Ein ähnliches Stadtteilzentrum haben wir in Nanjing besucht. Dort gibt es zusätzlich zu den Angeboten, die wir schon aus Hefei kannten, eine Abteilung speziell zur Beratung vor allem kleiner Unternehmer und Selbstständiger im Stadtteil, unter ihnen auch viele Parteimitglieder.

Hightech im Sozialismus

Die Delegation besuchte auch einige private Großunternehmen im Hightech-Bereich, darunter iFLYTEK in der Provinz Anhui – ein Unternehmen, das sich mit Künstlicher Intelligenz – unter anderem für Übersetzungssysteme – befasst und auch international aktiv ist. In diesem Unternehmen gibt es auf allen Ebenen – von den Unterabteilungen bis zur Führungsebene –Parteikomitees. Auf großen Tafeln werden die Parteisekretäre in den einzelnen Arbeitsbereichen genannt. Auch auf höchster Ebene ist das Parteikomitee in die Leitung des Betriebs eingebunden. Es fungiert dabei auch als Ansprechpartner für die Beschäftigten bei Problemen, während die Gewerkschaftsorganisation – so unser Eindruck – eher für kulturelle Veranstaltungen, für die Organisation von Urlaubsreisen und Ähnliches zuständig ist.

Karte Chinareise Renate neu - Armutsbekämpfung und Wolkenkratzer - Armutspolitik, China-Besuch, KPCh, Sozialismus - Hintergrund
Die Stationen der Delegationsreise an der Ostküste Chinas.

Bei einer späteren Diskussion mit Vertretern der Bezirksleitung der KPCh in Anhui wurde die Frage aufgeworfen, was bei Konflikten oder Meinungsverschiedenheiten zwischen der Partei und der (kapitalistischen) Betriebsleitung geschieht. Die Antwort war, dass eine Lösung gefunden wird. Das einvernehmliche Suchen nach Lösungen hat in China eine sehr lange Tradition, die bis heute fortwirkt und ganz offensichtlich auch die Formen des Klassenkampfs beim Aufbau einer sozialistischen Gesellschaft bedingt.

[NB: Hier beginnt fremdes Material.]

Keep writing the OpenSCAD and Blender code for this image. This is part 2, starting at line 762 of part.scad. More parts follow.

Unternehmen verschiedener Größe – auch solche aus dem kapitalistischen Sektor – sind finanziell sehr stark an der gesellschaftlichen Entwicklung vor Ort beteiligt. In der Diskussion mit den chinesischen Genossen kam aus unserer Delegation mehrfach die Frage, wie das gewährleistet wird, weil es ja nun nicht eben in der Natur kapitalistischer Unternehmen liegt, sich so zu verhalten. Nach längerer Diskussion wurde klar, dass dies eine Voraussetzung dafür ist, dass Unternehmen überhaupt tätig sein können – auch dies eine Form des Klassenkampfs, auch wenn es oft nicht so genannt wird.

Raus aus der Armut

Ein wichtiges Thema in der VR China ist die Armutsbekämpfung – die absolute Armut nach UN-Kriterien wurde erfolgreich beseitigt.

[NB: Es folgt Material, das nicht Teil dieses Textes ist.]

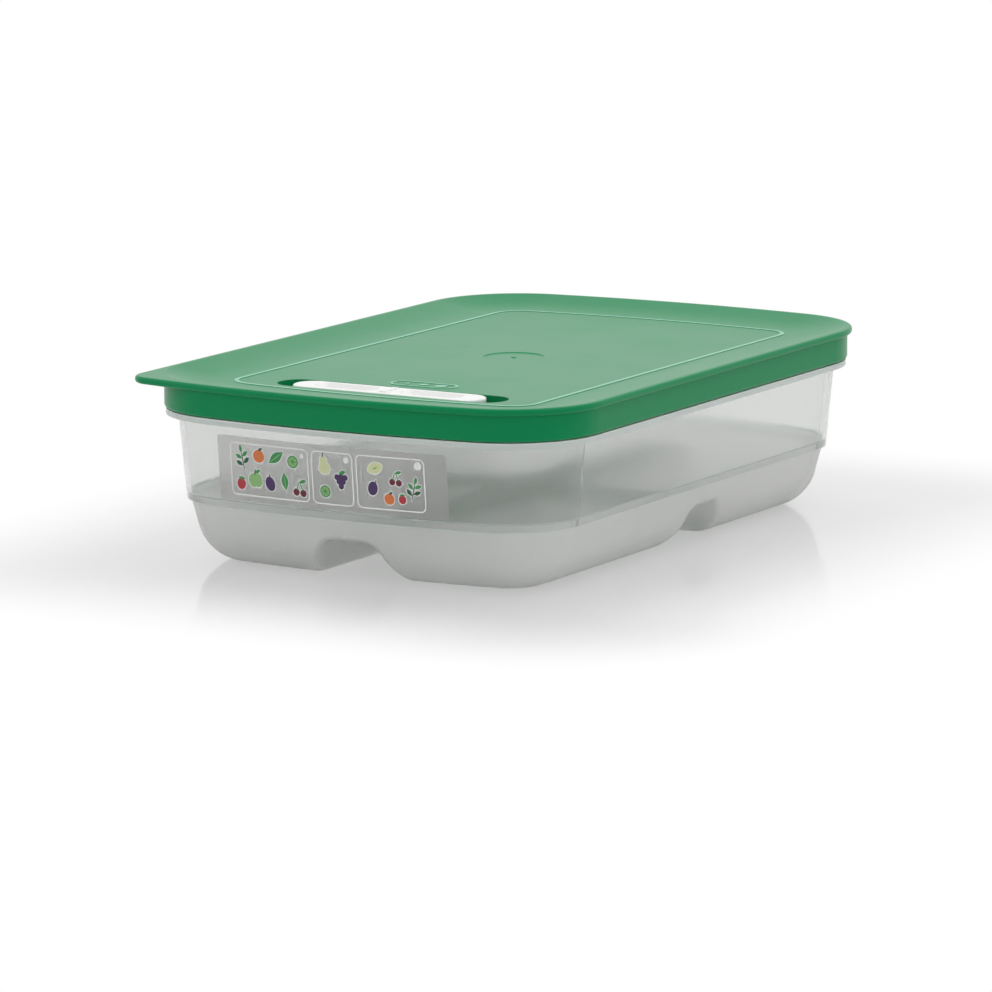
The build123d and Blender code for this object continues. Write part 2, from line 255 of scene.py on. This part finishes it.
def plastic(tree, tone, **sockets):
    """A plastic's shader with a tone's colour and gloss."""
    return put(
        tree,
        "ShaderNodeBsdfPrincipled",
        Base_Color=tone.outputs[0],
        Roughness=tone.outputs[1],
        **sockets,
    )


def band(tree, bottom, top, softness=BAND_SOFTNESS):
    """Mask of a level band, placed in a material."""
    return put_group(tree, height_band(), Bottom=bottom, Top=top, Softness=softness).outputs[0]


def new_material(name):
    """An empty node material, as (material, tree, surface socket)."""
    material = bpy.data.materials.new(name)
    material.use_nodes = True
    tree = material.node_tree
    tree.nodes.clear()
    return material, tree, tree.nodes.new("ShaderNodeOutputMaterial").inputs["Surface"]


def finish_node(node_name, *materials):
    """Gives a CAD node its finishes."""
    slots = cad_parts[node_name].data.materials
    slots.clear()
    for material in materials:
        slots.append(material)


# Finishes

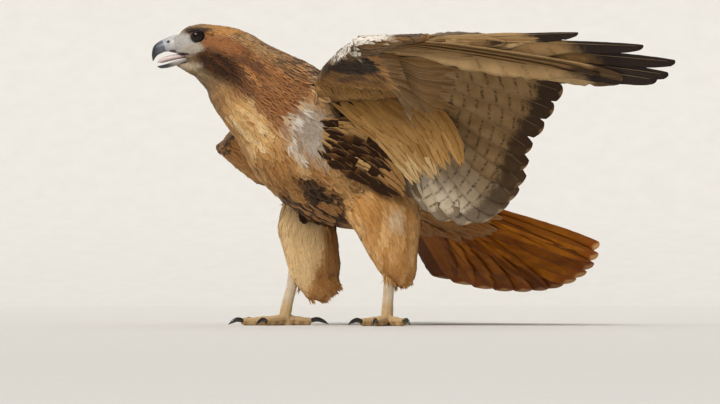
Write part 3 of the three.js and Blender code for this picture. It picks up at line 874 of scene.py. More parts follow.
bm = bmesh.new()
for index, name in enumerate(FLESH):
    node_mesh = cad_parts[name].data
    remember_flesh(node_mesh, index)
    bm.from_mesh(node_mesh)
bmesh.ops.remove_doubles(bm, verts=bm.verts, dist=1e-5)
bm.normal_update()
for v in bm.verts:
    v.co += v.normal * OVERLAP * MM
for sign in (1, -1):
    ridge = [((x, HEAD_Y - sign * out, z), wide, deep) for x, out, z, wide, deep in BROW]
    bm.from_mesh(bm_mesh(tube(ridge, AROUND_HEAD, 16, 24), "brow"))
bm.from_mesh(bm_mesh(tube(CERE_COLLAR, AROUND_HEAD, 28, 20, flat_below), "cere_collar"))
bm.from_mesh(bm_mesh(tube(CHIN, AROUND_HEAD, 20, 20), "chin"))
tail_root = bm_mesh(tube(TAIL_ROOT, TAIL["across"], 28, 30), "tail_root")
remember_flesh(tail_root, SHEATH)
bm.from_mesh(tail_root)
bm.normal_update()
flesh_tree = BVHTree.FromPolygons(flesh_points, flesh_polygons)
flesh_names = np.array(flesh_names)


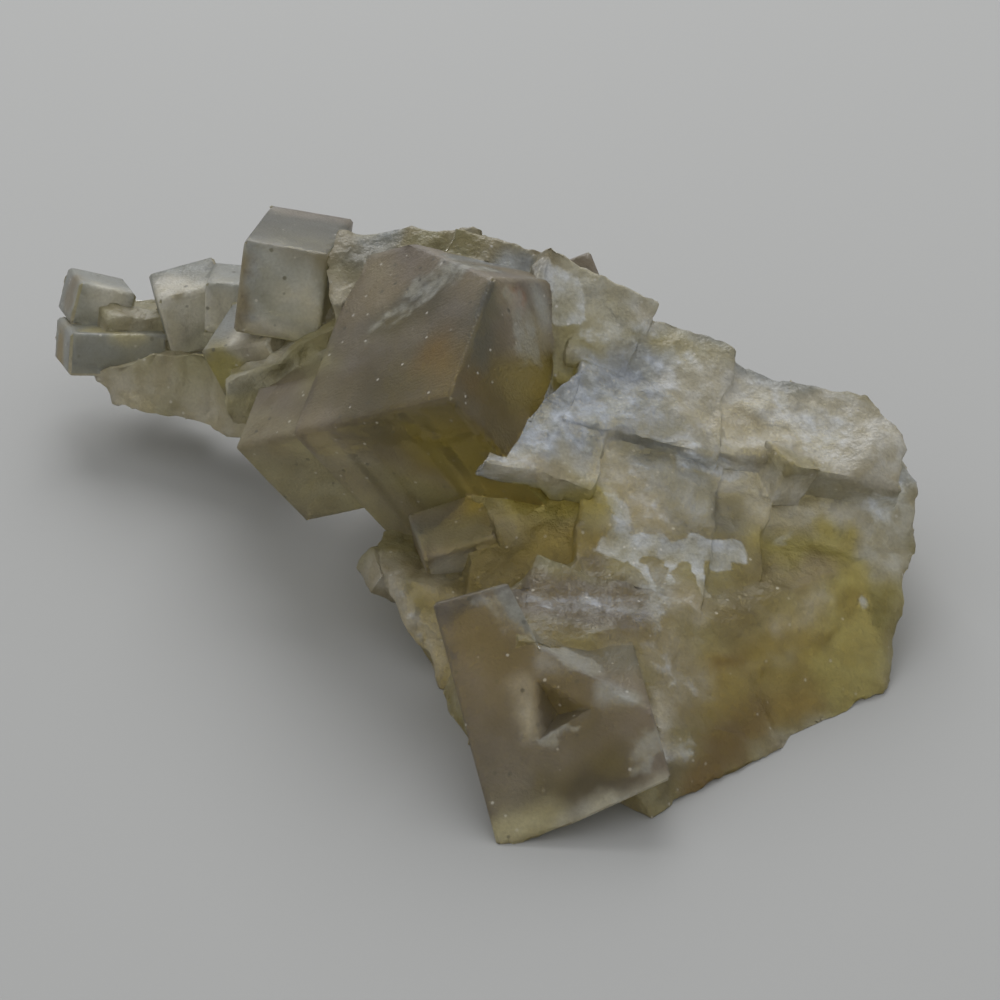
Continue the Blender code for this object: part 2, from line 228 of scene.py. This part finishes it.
# Stains on the breaks, and some zones of painted light, painted highlight and painted sky
# reflection, marked below.
BREAK_TINTS = (
    # The underside of the arm, and the ground round the shoulder.
    (BEIGE, (-31, 24, 6), (-26, 20, 5), 3.0, 0.8),
    (BEIGE, (-20, 16, 5), (-15, 12, 4.2), 2.4, 0.8),
    (STRAW, (-19, 13.5, 10.6), (-17.5, 9.8, 11), 1.8, 0.5),
    (WARM_WHITE, (-17.5, 13.4, 13.2), (-14, 11.4, 13), 1.5, 0.5),
    (CREAM, (-17.6, 9.4, 11.6), (-17, 9.2, 12), 1.2, 0.8),
    (CREAM, (-15.6, 10, 12.2), (-15, 9.6, 11.8), 1.0, 0.8),
    (BEIGE, (-12, 10, 18.6), (-9, 10, 18.8), 2.2, 0.5),
    (OLIVE, (-2.9, 14.4, 21), (-1.3, 10.9, 22.6), 1.0, 0.6),
    (DRAB, (-8, 12.6, 20.5), (-7, 14, 20.6), 1.4, 0.8),
    (GREY, (-6.6, 15, 20.8), (-6, 15.4, 20.8), 1.2, 0.6),
    (PALE_GREY, (2.8, 10, 21.5), (4, 9.6, 21.5), 1.2, 0.5),
    # The ridge behind, straw-coloured and greyer along its top.
    (WARM_WHITE, (7.6, 8, 21.4), (9.4, 7.4, 20.8), 1.4, 0.7),
    (CREAM, (8.6, 8, 21), (12.6, 6.4, 18.8), 3.0, 0.4),
    (OLIVE, (12, 5.4, 18.2), (12.8, 5.4, 18.2), 0.9, 0.8),
    (WARM_WHITE, (12.6, 6.8, 19), (13.6, 6.4, 18.4), 0.9, 0.5),
    # The upper ledges and the plateau.
    # Partly the ledges' own pale colour, partly painted sky reflection on their upward faces.
    (BLUE_WHITE, (4, -5, 15.5), (16, 3.4, 16.5), 4.0, 0.3),
    (STRAW, (14.5, 5.6, 17.2), (18.4, 4.6, 16.2), 1.6, 0.7),
    (YELLOW_GREEN, (6.2, 1.8, 16.8), (7.8, 2, 17), 0.8, 0.6),
    (BEIGE, (3.2, -7.2, 14.6), (8.6, -6, 13.6), 0.9, 0.4),
    (WARM_WHITE, (7.4, -5.2, 14.3), (8.2, -5.2, 14.1), 0.9, 0.8),
    # Painted highlight, and painted light on the ledge's downward-facing tip.
    (WARM_WHITE, (1, -6.4, 15.8), (3.4, -7, 15), 1.3, 0.4),
    (WARM_WHITE, (17.6, 2, 15), (28.5, 1.4, 12.2), 3.6, 0.4),
    (GREY, (20, 6, 15), (24, 5.4, 14.4), 1.2, 0.7),
    (BEIGE, (19, 1, 14), (20, 0.8, 13.6), 1.0, 0.8),
    (WARM_WHITE, (26, 3.4, 13.4), (30.2, 1.6, 11.6), 1.8, 0.6),
    (PALE_OLIVE, (22, -3.2, 12.2), (24, -3.2, 12.4), 1.7, 0.4),
    # The riser, and the terrace below it; three pale patches here are painted light in the shaded
    # crevice and riser.
    (PALE_GREY, (12, -6, 12), (16, -6, 11.4), 4.0, 0.3),
    (DRAB, (14, -8.4, 10.4), (18.4, -7.8, 9.4), 1.2, 0.8),
    (BEIGE, (11, -5.4, 12.4), (12.6, -7.4, 11.4), 1.6, 0.8),
    # Painted light: a pale patch that lightens the shaded crevice between ledge and plateau.
    (WARM_WHITE, (9, -6.6, 12.6), (10.4, -1.6, 13.8), 1.3, 0.4),
    # Painted light: a pale band that lightens the shaded riser.
    (PALE_GREY, (11.6, -1.6, 13.6), (17, -1.6, 12.6), 1.4, 0.4),
    (RED_BROWN, (10.9, -1.3, 14), (11.4, -1.2, 14), 0.4, 0.5),
    # Painted light: a pale patch that lightens the shaded recess.
    (WARM_WHITE, (18.2, -1.4, 12), (19.4, -3.4, 11), 1.8, 0.5),
    (DRAB, (18.6, -5, 10.4), (18.6, -6, 10), 1.2, 0.8),
    # The right face: olive, crossed by slanting bands; the first, pale one is painted light in the
    # shade under the plateau.
    # Painted light: a pale band that lightens the shade under the plateau.
    (WARM_WHITE, (21, -3.2, 9.8), (29, -3.4, 7.2), 2.2, 0.5),
    (YELLOW_GREEN, (22, -7, 8), (27, -6, 6.6), 2.0, 0.7),
    (YELLOW_GREEN, (25.4, -4, 7.3), (26.8, -3.8, 7.3), 0.9, 0.8),
    (OLIVE, (18, -13, 6), (25, -11, 4), 4.6, 0.4),
    (AMBER, (17.4, -19, 4), (23, -13.6, 4), 2.8, 0.6),
    (YELLOW_GREEN, (28.5, -8, 4.4), (26.5, -14, 1.4), 2.8, 0.5),
    (PINK_BEIGE, (23, -9.6, 6.6), (25, -7.4, 7), 1.0, 0.8),
    (BEIGE, (21.6, -13, 5.2), (25.6, -9.4, 5.6), 0.7, 0.9),
    (DEEP_OLIVE, (24.4, -12.6, 3.6), (27.6, -8, 4.8), 0.35, 1.2),
    (PALE_OLIVE, (19.6, -16.4, 4.6), (23, -14.2, 3.8), 0.4, 1.0),
    (RED_BROWN, (17.2, -17, 5), (19.4, -15.6, 5), 0.6, 1.2),
    (CREAM, (29.6, -5, 6), (30.8, 0.6, 8.6), 1.6, 0.6),
    (PALE_GREY, (30.8, 1.6, 9), (31.8, 2.4, 8), 1.2, 0.6),
    (ORANGE_BROWN, (20.2, -18.4, 1.6), (23.6, -15.6, 1), 1.3, 0.7),
    (RED_BROWN, (15.6, -24.4, 0.8), (19, -19, 1.6), 1.5, 0.7),
    # The ground above the front cube, and the dark hollow under the ledge's tip.
    (PALE_GREY, (12.6, -14, 8.6), (13.6, -13.6, 8.4), 1.6, 0.8),
    (BEIGE, (15, -14, 8), (15.8, -13.4, 7.8), 1.4, 0.6),
    (UMBER, (18.4, -14, 6.6), (21.2, -9.2, 7.4), 1.8, 0.7),
    (UMBER, (1, -9.4, 7.4), (5, -9.4, 8.4), 2.2, 0.6),
    (UMBER, (4.6, -8, 9.2), (8, -10.2, 10.7), 1.3, 0.8),
    (SAND, (12.2, -17.2, 7.6), (15.2, -19, 5), 2.0, 0.6),
    (WARM_WHITE, (12.8, -22, 4.6), (13.4, -24.4, 2.6), 0.9, 0.8),
    (DARK_BROWN, (13.2, -26, 1.2), (13.6, -25, 1.4), 0.9, 0.9),
    (EARTH, (8.2, -11.6, 9.8), (9, -12, 9.6), 0.9, 0.8),
    (DRAB, (4.8, -20.6, 10), (6.4, -21, 9.4), 0.8, 0.8),
    (DARK_BROWN, (9.4, -14, 9.6), (11.4, -14.8, 9.2), 0.9, 0.9),
    (GREY_BROWN, (4.6, -16.8, 10.4), (10, -16.4, 9.2), 2.7, 0.4),
    (AMBER, (5, -8.8, 9.6), (8.6, -9.4, 9.6), 1.4, 0.6),
    (YELLOW_GREEN, (3, -5, 11.5), (8.6, -7, 12), 1.8, 0.5),
    # The flank below the large cube.
    (BEIGE, (-6.2, -7, 5.6), (-2.4, -11.4, 2), 1.5, 0.5),
)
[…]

In der Provinz Anhui wurden 4,8 Millionen Menschen aus absoluter Armut befreit. Es handelte sich dabei um etwa 3.000 Dörfer in 31 Bezirken. Derzeit gibt es in der Provinz 33 Projekte zur Verbesserung des Lebensstandards, dazu gehört auch ein verbesserter Zugang zu Trinkwasser. Geplant ist die Verdoppelung des Einkommens der ländlichen Bevölkerung. In den letzten zehn Jahren gab es im Durchschnitt ein jährliches Wachstum von 9,2 Prozent. Ziel ist unter anderem die Verringerung des Unterschieds zwischen Stadt und Land, um so auch die Arbeit in ländlichen Gebieten attraktiver zu machen. Dazu gehört auch die Optimierung der Verkehrsinfrastruktur – so soll auch in ländlichen Bereichen der Krankenwagen im Notfall nach 15 Minuten vor Ort sein. Gleichzeitig wurde in Anhui der CO2-Ausstoß um 21 Prozent reduziert, der Energieverbrauch um 14 Prozent. Die Projekte werden weitergeführt, da verhindert werden muss, dass Menschen in Armut zurückfallen.

Jede Behörde in der Provinz hat ein Patendorf, dessen Entwicklung sie betreut – auch durch den Einsatz von Personal. Damit ist Anhui keine Ausnahme: Bei der Internationalen Abteilung des ZK in Peking befinden sich beispielsweise drei neu gepflanzte Apfelbäume – das Geschenk eines Bezirks, in dem die Internationale Abteilung bei der Armutsbekämpfung geholfen hat. Viele Mitarbeiter waren dort jeweils für einige Monate als Unterstützer tätig.

Wie weit die Entwicklung vorangeschritten ist, erfuhren wir nebenbei beim Besuch eines Teeverarbeitungswerks in Chizhou. Dort gab es noch in den 1950er Jahren überhaupt keinen Strom – heute ist Chizhou eine moderne Stadt, in der der Wohnraum weiter ausgebaut wird.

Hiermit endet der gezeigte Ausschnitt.